** Start PROVIDED RECORDS **
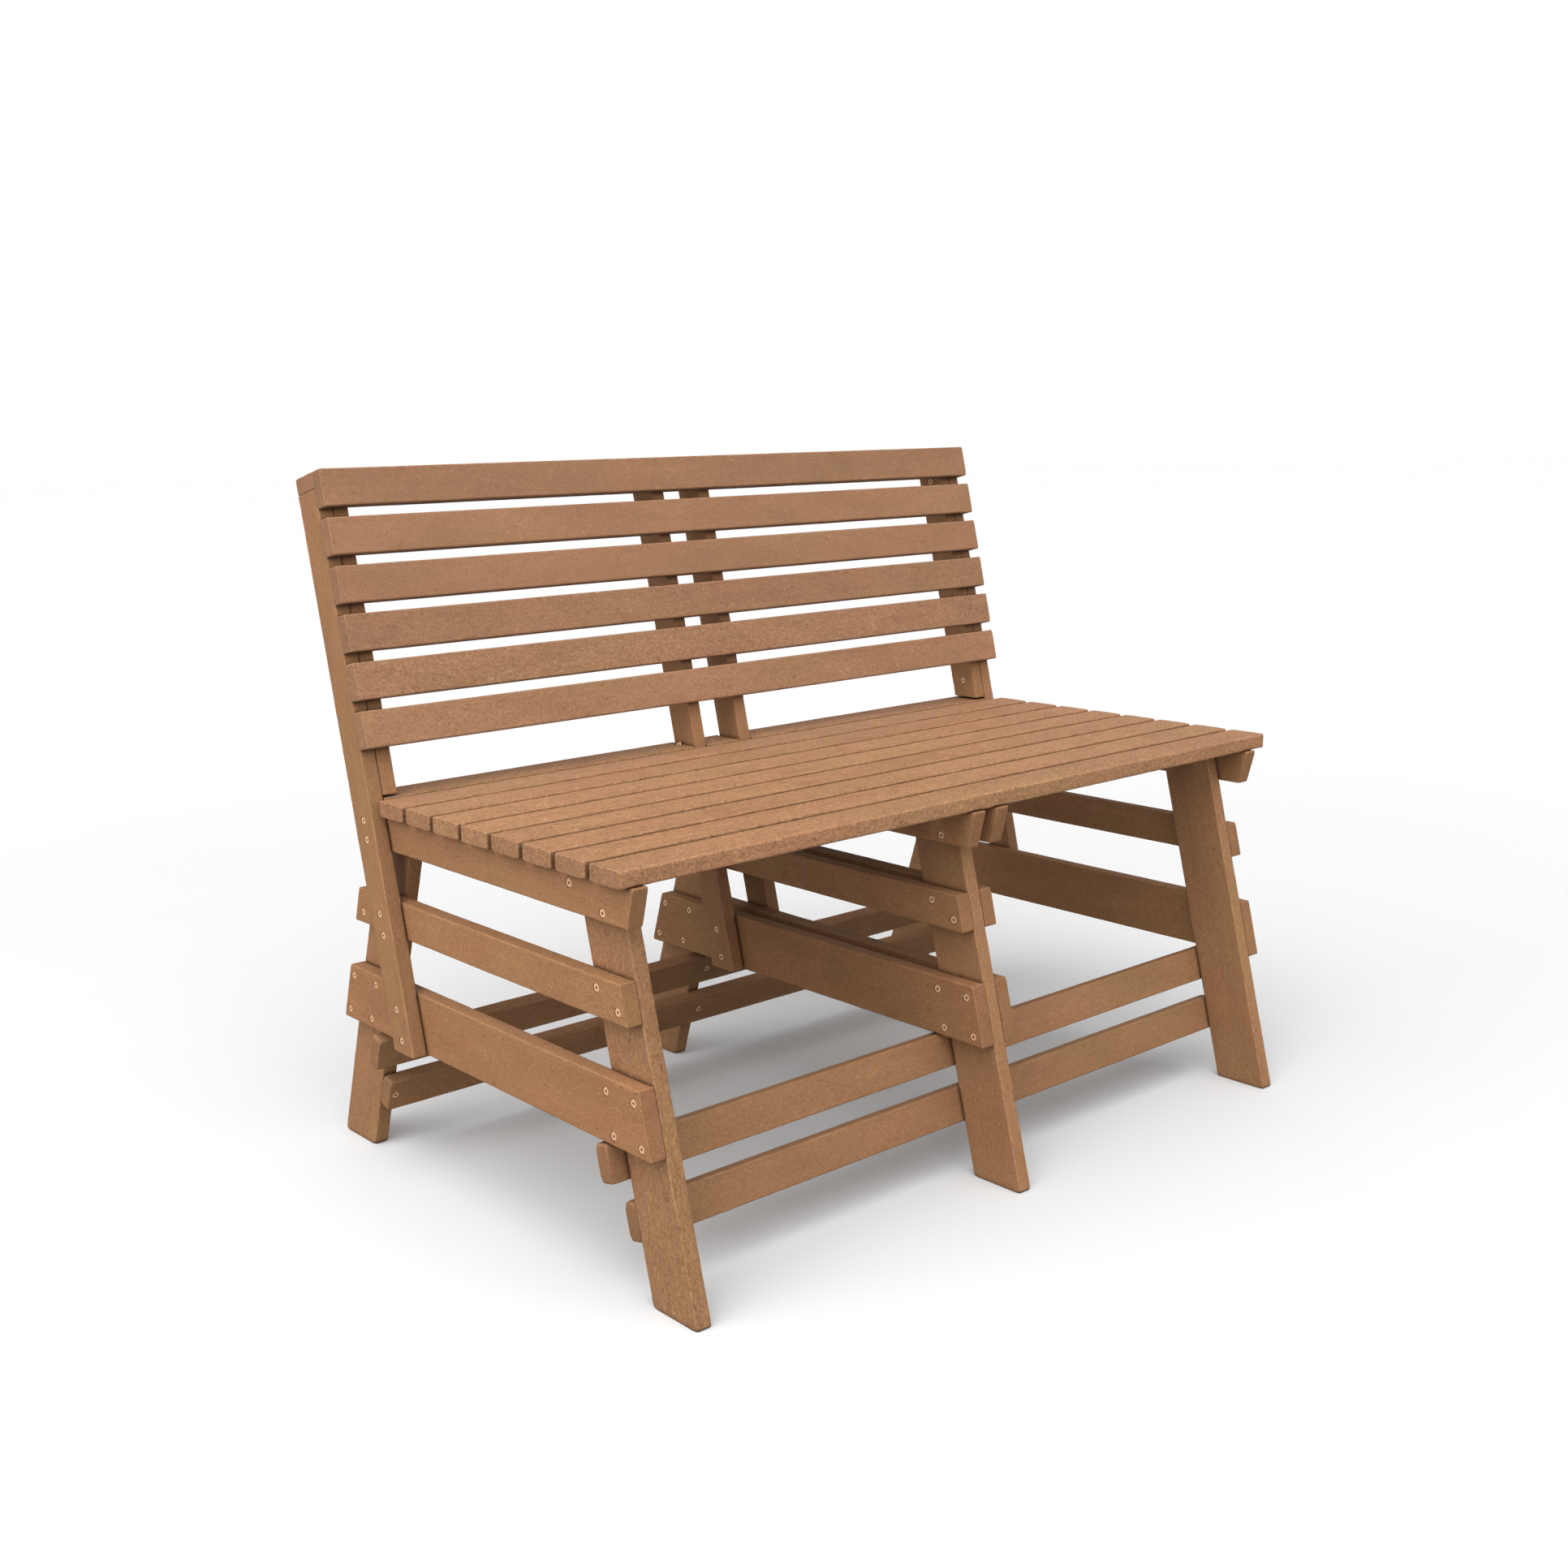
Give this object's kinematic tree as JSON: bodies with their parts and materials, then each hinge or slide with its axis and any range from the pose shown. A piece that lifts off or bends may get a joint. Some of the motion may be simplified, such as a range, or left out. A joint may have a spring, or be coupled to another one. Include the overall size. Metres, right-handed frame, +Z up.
{
  "type": "slatted park bench",
  "caption": "Long slatted bench with a high leaning slatted back, on three screwed A-shaped side frames joined by stretchers.",
  "frame": {"origin": "on the ground under the middle of the bench's bounding box", "axes": "+X along the bench towards the sitter's left hand, +Y towards the back, +Z up; the sitter faces -Y"},
  "size_m": [1.025, 0.7046, 0.8117],
  "materials": {
    "slat_board": "matt tan-brown speckled recycled lumber, slightly worn on its edges",
    "frame_board": "matt tan-brown speckled recycled lumber, slightly worn on its edges",
    "screw": "tan coated countersunk screw with a dark drive recess"
  },
  "bodies": {
    "root": {"seat_slat_1": "slat_board", "seat_slat_2": "slat_board", "seat_slat_3": "slat_board", "seat_slat_4": "slat_board", "seat_slat_5": "slat_board", "seat_slat_6": "slat_board", "seat_slat_7": "slat_board", "seat_slat_8": "slat_board", "rear_strip_left": "slat_board", "rear_strip_middle": "slat_board", "rear_strip_right": "slat_board", "back_slat_1": "slat_board", "back_slat_2": "slat_board", "back_slat_3": "slat_board", "back_slat_4": "slat_board", "back_slat_5": "slat_board", "back_slat_6": "slat_board", "top_cap": "slat_board", "post_left": "frame_board", "post_mid_left": "frame_board", "post_mid_right": "frame_board", "post_right": "frame_board", "batten_left": "frame_board", "batten_right": "frame_board", "front_leg_left": "frame_board", "front_leg_middle": "frame_board", "front_leg_right": "frame_board", "rear_leg_left": "frame_board", "rear_leg_middle": "frame_board", "rear_leg_right": "frame_board", "seat_rail_left": "frame_board", "seat_rail_mid_left": "frame_board", "seat_rail_mid_right": "frame_board", "seat_rail_right": "frame_board", "mid_rail_left": "frame_board", "mid_rail_mid_left": "frame_board", "mid_rail_mid_right": "frame_board", "mid_rail_right": "frame_board", "low_rail_left": "frame_board", "low_rail_mid_left": "frame_board", "low_rail_mid_right": "frame_board", "low_rail_right": "frame_board", "front_stretcher_upper": "frame_board", "front_stretcher_lower": "frame_board", "rear_stretcher_upper": "frame_board", "rear_stretcher_lower": "frame_board", "frame_screws_left": "screw", "frame_screws_mid_left": "screw", "frame_screws_mid_right": "screw", "frame_screws_right": "screw", "stretcher_screws": "screw", "batten_screws": "screw", "back_slat_screws": "screw", "seat_slat_screws": "screw", "cap_screws": "screw", "strip_screws": "screw"}
  },
  "joints": []
}
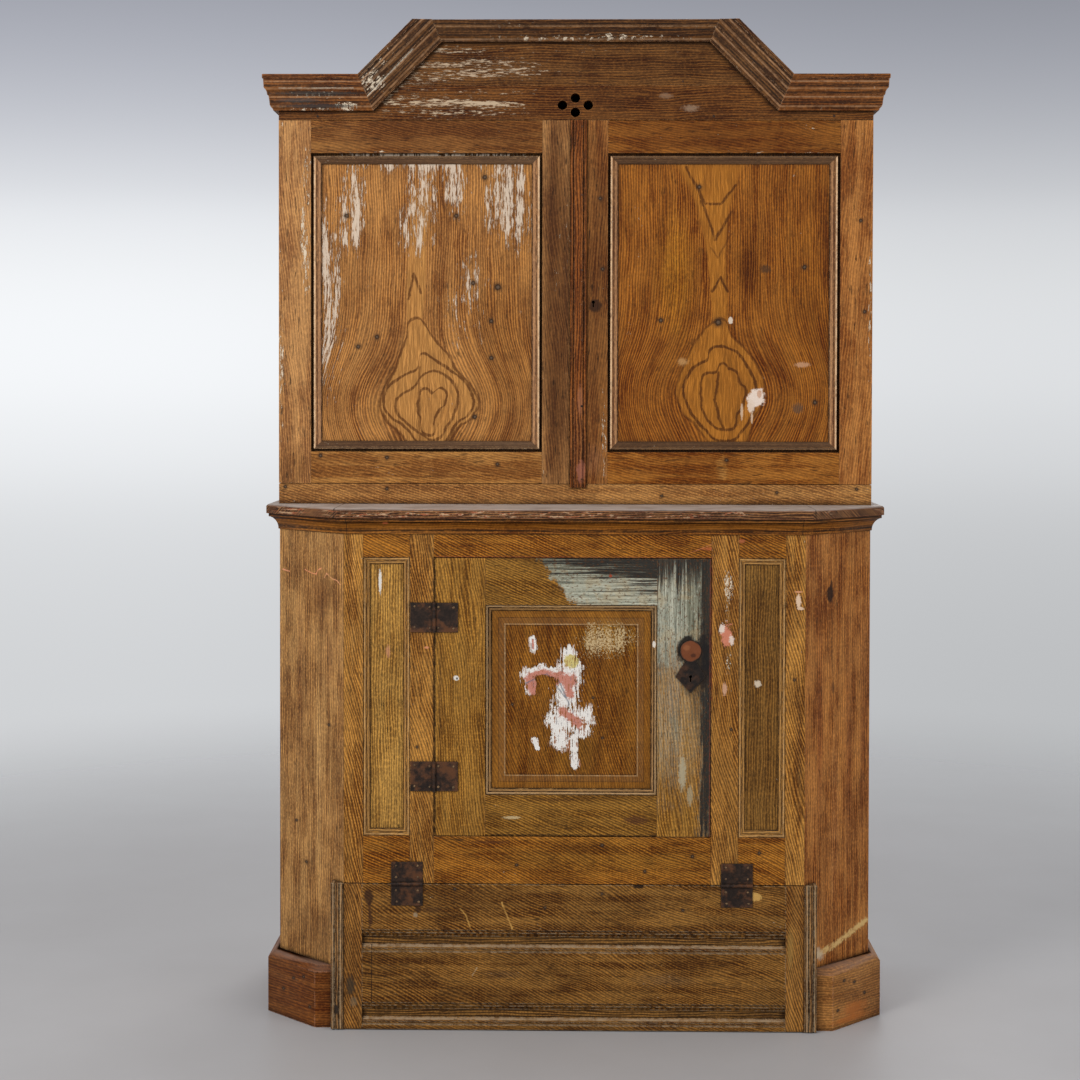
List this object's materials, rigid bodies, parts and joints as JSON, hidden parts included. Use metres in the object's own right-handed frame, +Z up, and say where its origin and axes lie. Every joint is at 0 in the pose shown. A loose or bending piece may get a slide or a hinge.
** End PROVIDED RECORDS **
> EXERCISE OBJECTIVE: Copy every line that contains the string "joints".

> ANSWER BELOW:
  "joints": []
List this object's materials, rigid bodies, parts and joints as JSON, hidden parts included. Use metres in the object's own right-handed frame, +Z up, and say where its origin and axes lie. Every joint is at 0 in the pose shown. A loose or bending piece may get a slide or a hinge.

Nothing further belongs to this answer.